In short, the first step to getting a clue is recognizing you don’t have one yet.
Look at what your parents did wrong, and avoid it.
All that being said, there is one point of your experience that you should keep in mind: the experience of what doesn’t work.
Take a serious look at your parents’ relationship and try to identify what they did wrong to bring about the unhealthy background to your life. Perhaps the problem was infidelity, or a mismatch of temperament, or that they had different aspirations in life.
Talk to people who know them well, such as your aunts and uncles, family friends, your own siblings, and so on; people who know the situation and whom you feel you can trust to be honest on such a subject (depending on your specific circumstances, you might even talk to your parents themselves).
Once you think you have discovered the main reasons for their difficulty, take steps to avoid them. It won’t be easy, but you must make a special point of correcting these particular errors, as they are likely to be ones that you are naturally disposed to fall into.

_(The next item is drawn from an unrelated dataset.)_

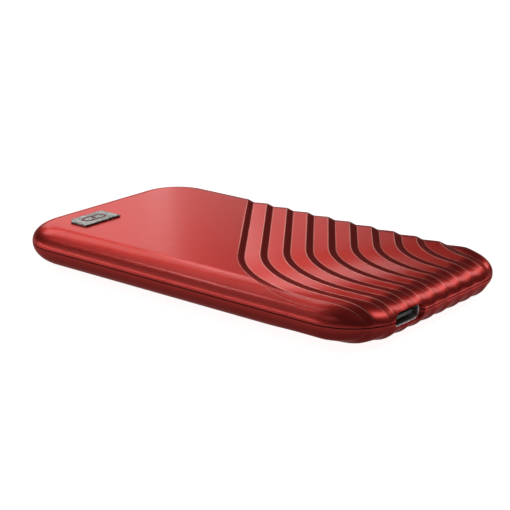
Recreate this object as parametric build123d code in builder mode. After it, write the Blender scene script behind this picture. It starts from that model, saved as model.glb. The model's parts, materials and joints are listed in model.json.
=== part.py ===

And whatever you do, do not fall into the trap of thinking that, because your parents did something you grew up hating, you are therefore protected from doing the same thing. You may be guarded from that particular expression of the fault. but for that very reason you will likely be disposed to express it in some other way (e.g. the son of a drug addict may express the same character flaws through internet pornography), and the fact that you are fixated on the one will leave you off your guard for the other. Focus on the underlying issue, rather than the way it manifested itself.
Identify and start to work on these danger areas as early as possible.
Learn from couples who have a good relationship.
Going off of the first item, once you understand that there are such things as happy couples in the world, try to find some and learn from them. Perhaps your aunt and uncle have always seemed to you a model couple. Maybe the people you sit next to in church appear to be living in fairy-tale like bliss. Whatever the case may be, cultivate the acquaintance and see if you can’t learn a thing or two.
Of course, there is also all kinds of advice on the internet and in books, and these can be a very useful resource, especially in the early stages when you might still be learning what a healthy relationship even looks like. Even as you grow and come to understand more what you are looking for, getting more advice from different points of view on the subject may be helpful, provided you do a little vetting first (e.g. is the person running this vlog currently on her fourth ‘committed relationship’ in as many years?).
But it’s best if they are someone you know and can interact with on a personal level. This allows you to make your own observations, to seek advice specific to your situation from people who actually care about your welfare, and, best of all, it provides a concrete example for you to follow and against which you can judge any advice you do receive.
Besides which, if you can form a close relationship with people who know what they’re doing in life, it will certainly not do you any harm.
None of this is easy, and it requires direct and conscious attention. Such is the hand you’ve been dealt. Just remember: you are making this effort so that your children will not have to.